Israel Hands is generally considered Blackbeard’s second in command. Unlike Thatch, he didn’t participate in the battle with Maynard. When the fighting started, he was over in Bath—possibly recovering from a leg injury (according to A General History, he was shot in the leg by a drunk Blackbeard). Later, Maynard’s men captured Hands, who testified against some of his own former crewmates in court. Thanks to his damning testimony, Hands was allowed to go free. Robert Louis Stevenson went on to give the man a role in his novel Treasure Island. The book casts Hands as the wily first mate of Long John Silver. Jim Hawkins winds up killing him in self-defense.

14. THERE’S NO PROOF THAT HE BURIED ANY TREASURE.

Tales of buried treasure are legendary, but there’s only one confirmed case of a pirate who actually did bury some treasure (that pirate was William Kidd, who in 1699 hid precious loot worth a million dollars in today's money under the sands of Gardiners Island, New York, which was soon dug up again to be used against him in trial). Did Edward Thatch try to bury a chest or two of his own? Probably not—none of the available evidence suggests that Blackbeard ever stored any loot underground.

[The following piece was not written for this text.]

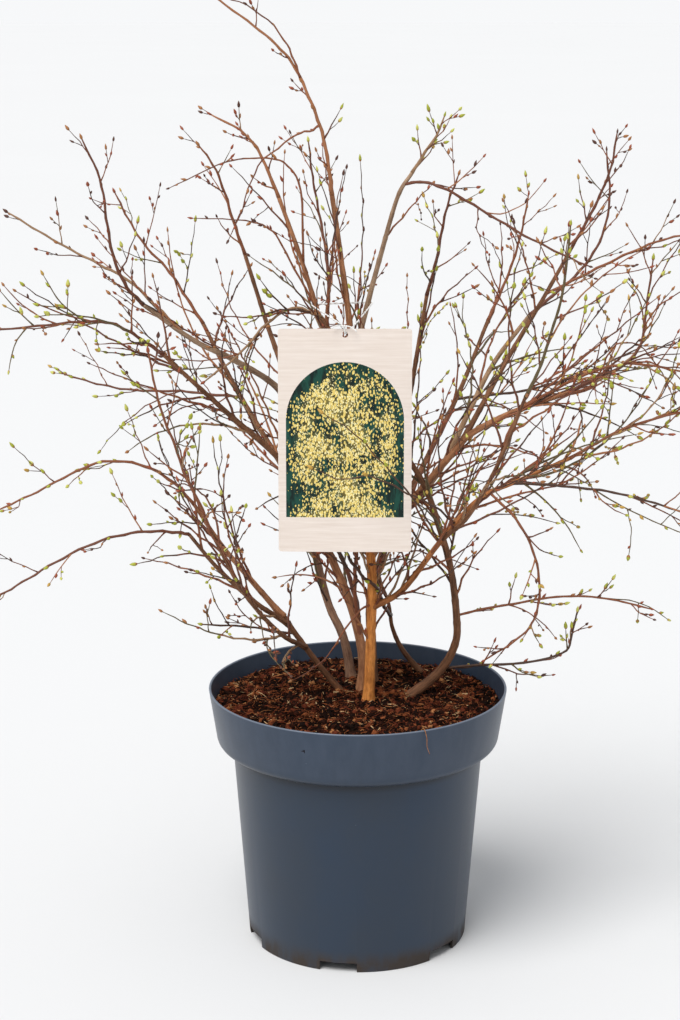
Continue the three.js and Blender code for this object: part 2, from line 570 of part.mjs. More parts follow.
// Masses of twigs, each with its leader's course and the reach of its own space
const MASSES = [
  { name: "twigs_top", from: ["bough_top", 1], radius: 1.9, reach: 34,
    through: [[-32, 2, 810], [-44, -4, 850], [-66, -5, 894], [-98, -10, 924], [-150, -16, 962]] },
  { name: "twigs_top_left", from: ["bough_upper_left", 1], radius: 1.7, reach: 48,
    through: [[-92, 10, 796], [-108, 6, 822], [-142, 0, 842]] },
  { name: "twigs_top_rear", from: ["bough_rear_top", 1], radius: 1.8, reach: 72,
    through: [[84, 114, 700], [90, 108, 740], [102, 100, 776]] },
  { name: "twigs_upper_right", from: ["bough_upper_right", 1], radius: 1.6, reach: 44,
    through: [[62, 8, 802], [74, 3, 820], [82, 0, 840]] },
  { name: "twigs_right_arch", from: ["bough_upper_right", 0.86], radius: 1.5, reach: 70,
    through: [[74, -2, 776], [118, -8, 752], [180, -20, 718], [222, -30, 700]] },
  { name: "twigs_left_arch", from: ["stem_right_low", 1], radius: 1.4, reach: 60,
    through: [[-72, -10, 656], [-107, -22, 622], [-150, -34, 588]] },
  { name: "twigs_left_top", from: ["bough_left_top", 1], radius: 1.8, reach: 66,
    through: [[-225, -65, 691], [-236, -70, 730], [-240, -70, 776], [-258, -76, 824]] },
  { name: "twigs_left_out", from: ["bough_left_top", 0.84], radius: 1.5, reach: 66,
    through: [[-222, -34, 686], [-278, -30, 716], [-336, -34, 752]] },
  { name: "twigs_left_long", from: ["bough_left_long", 1], radius: 1.6, reach: 68,
    through: [[-220, -80, 645], [-246, -92, 656], [-293, -106, 654], [-350, -116, 650]] },
  { name: "twigs_left_low", from: ["bough_left_low", 1], radius: 1.6, reach: 74,
    through: [[-196, -44, 500], [-250, -52, 512], [-300, -60, 490], [-352, -64, 466]] },
  { name: "twigs_left_front", from: ["bough_left_front", 1], radius: 1.5, reach: 74,
    through: [[-200, -92, 452], [-253, -112, 446], [-310, -120, 416], [-352, -124, 392]] },
  { name: "twigs_rear_left", from: ["bough_rear_left", 1], radius: 1.7, reach: 84, shoots: 7,
    through: [[-196, 206, 656], [-234, 214, 700], [-258, 206, 748]] },
  { name: "twigs_rear_left_low", from: ["bough_rear_left", 0.62], radius: 1.5, reach: 78,
    through: [[-190, 170, 540], [-256, 186, 540], [-318, 190, 556]] },
  { name: "twigs_back_left", from: ["bough_back_left", 1], radius: 1.7, reach: 66,
    through: [[-130, 110, 736], [-142, 100, 776], [-160, 90, 806]] },
  { name: "twigs_rear", from: ["bough_rear", 1], radius: 1.7, reach: 82, shoots: 7,
    through: [[-36, 232, 700], [-46, 240, 750], [-52, 232, 800]] },
  { name: "twigs_rear_low", from: ["bough_rear", 0.6], radius: 1.5, reach: 78,
    through: [[-14, 216, 590], [-4, 270, 604], [4, 322, 640]] },
  { name: "twigs_right", from: ["bough_right", 1], radius: 1.9, reach: 66,
    through: [[244, 0, 589], [275, 5, 608], [283, 10, 642], [290, 15, 700]] },
  { name: "twigs_right_edge", from: ["bough_right", 0.8], radius: 1.5, reach: 66,
    through: [[214, -36, 592], [268, -48, 608], [346, -54, 592]] },
  { name: "twigs_right_high", from: ["bough_right_high", 1], radius: 1.6, reach: 56,
    through: [[232, 24, 752], [244, 14, 784], [250, 8, 824]] },
  { name: "twigs_right_out", from: ["bough_right_high", 0.72], radius: 1.5, reach: 68,
    through: [[236, 26, 690], [286, 16, 716], [332, 6, 728]] },
  { name: "twigs_right_back", from: ["bough_right_back", 1], radius: 1.8, reach: 74,
    through: [[206, 95, 659], [238, 100, 692], [256, 102, 738], [252, 102, 800]] },
  { name: "twigs_rear_right", from: ["bough_rear_right", 1], radius: 1.7, reach: 84, shoots: 7,
    through: [[162, 226, 650], [176, 228, 696], [184, 220, 744]] },
  { name: "twigs_low_rear", from: ["bough_rear_right", 0.62], radius: 1.5, reach: 78,
    through: [[180, 196, 536], [244, 206, 552], [304, 206, 580]] },
  { name: "twigs_front_right", from: ["bough_front_right", 1], radius: 1.6, reach: 66,
    through: [[232, -55, 531], [262, -48, 546], [318, -44, 560], [352, -40, 562]] },
  { name: "twigs_low_side", from: ["bough_front_right", 0.78], radius: 1.4, reach: 66,
    through: [[206, -92, 496], [270, -100, 486], [338, -100, 462]] },
  { name: "twigs_hanging", from: ["bough_front_right", 0.66], radius: 1.3, reach: 46,
    through: [[158, -78, 452], [175, -74, 410], [176, -68, 366], [160, -64, 338], [126, -60, 312]] },
  { name: "twigs_low_right", from: ["stem_right_low", 0.11], radius: 1.4, reach: 46,
    through: [[128, 4, 286], [200, -4, 296], [216, -6, 316], [222, -8, 346]] },
  { name: "twigs_level_right", from: ["stem_right_low", 0.29], radius: 1.3, reach: 48,
    through: [[160, 4, 352], [230, -4, 362], [296, -10, 350]] },
  { name: "twigs_left_rim", from: ["stem_left_low", 0.72], radius: 1.2, reach: 40, shoots: 5,
    through: [[-92, 14, 320], [-120, 10, 326], [-158, 2, 330]] },
  { name: "twigs_front_left", from: ["bough_front_left", 1], radius: 1.5, reach: 82, shoots: 7,
    through: [[-158, -192, 530], [-176, -220, 590], [-186, -236, 650]] },
  { name: "twigs_front_high", from: ["bough_front_high", 1], radius: 1.5, reach: 82, shoots: 7,
    through: [[166, -204, 650], [178, -220, 706], [182, -226, 760]] },
];
MASSES.forEach((one, n) => mass({ ...one, seed: 1009 + 733 * n }));

export default group;
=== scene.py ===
"""The looks of a potted winter hazel in early spring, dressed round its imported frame.

A bare shrub of seven stems stands in a round nursery pot full of potting mix, with a picture label
tied to it. Stems and boughs get their bark, every mass of twigs grows again by the frame's own
seeded rule and is carried to finer twigs and buds, and pot, mix, label and tie get their finish.
Sizes in the classes are millimetres. Every mesh is metres, +Z up, with the plant's front at -Y.
"""

import json
import logging
import math
from collections.abc import Sequence
from dataclasses import dataclass, field
from enum import Enum, IntEnum

import bmesh
import bpy
import numpy as np
from mathutils import Matrix, Vector, noise

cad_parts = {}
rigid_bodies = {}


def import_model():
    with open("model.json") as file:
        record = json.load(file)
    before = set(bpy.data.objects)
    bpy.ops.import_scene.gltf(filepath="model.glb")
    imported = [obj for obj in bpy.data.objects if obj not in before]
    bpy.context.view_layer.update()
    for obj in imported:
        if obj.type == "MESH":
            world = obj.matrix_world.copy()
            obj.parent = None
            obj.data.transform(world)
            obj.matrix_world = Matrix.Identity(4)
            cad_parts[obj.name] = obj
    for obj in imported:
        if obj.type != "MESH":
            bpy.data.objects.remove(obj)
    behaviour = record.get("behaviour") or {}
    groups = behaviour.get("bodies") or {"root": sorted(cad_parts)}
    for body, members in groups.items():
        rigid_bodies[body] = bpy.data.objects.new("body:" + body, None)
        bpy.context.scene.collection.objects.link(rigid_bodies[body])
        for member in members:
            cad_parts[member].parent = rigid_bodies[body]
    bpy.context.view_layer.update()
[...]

15. THE WRECKAGE OF THE QUEEN ANNE’S REVENGE WAS REDISCOVERED IN 1996.

Credit for the find goes to the private research firm Intersal, Inc. Off the coast of Beaufort, North Carolina, their team found a sunken ship on November 21, 1996. It appeared to match the description of the long-lost Queen Anne’s Revenge. At the end of a protracted inspection process, in 2011, experts confirmed that the wreckage was indeed Blackbeard’s former flagship. More than a dozen cannons have been recovered from the site, along with a bounty of other artifacts. These treasures include a medical syringe and a scrap of paper that presumably came from a 1712 adventure book. The booty did not include a lot of gold: Only a few grams of gold dust were discovered.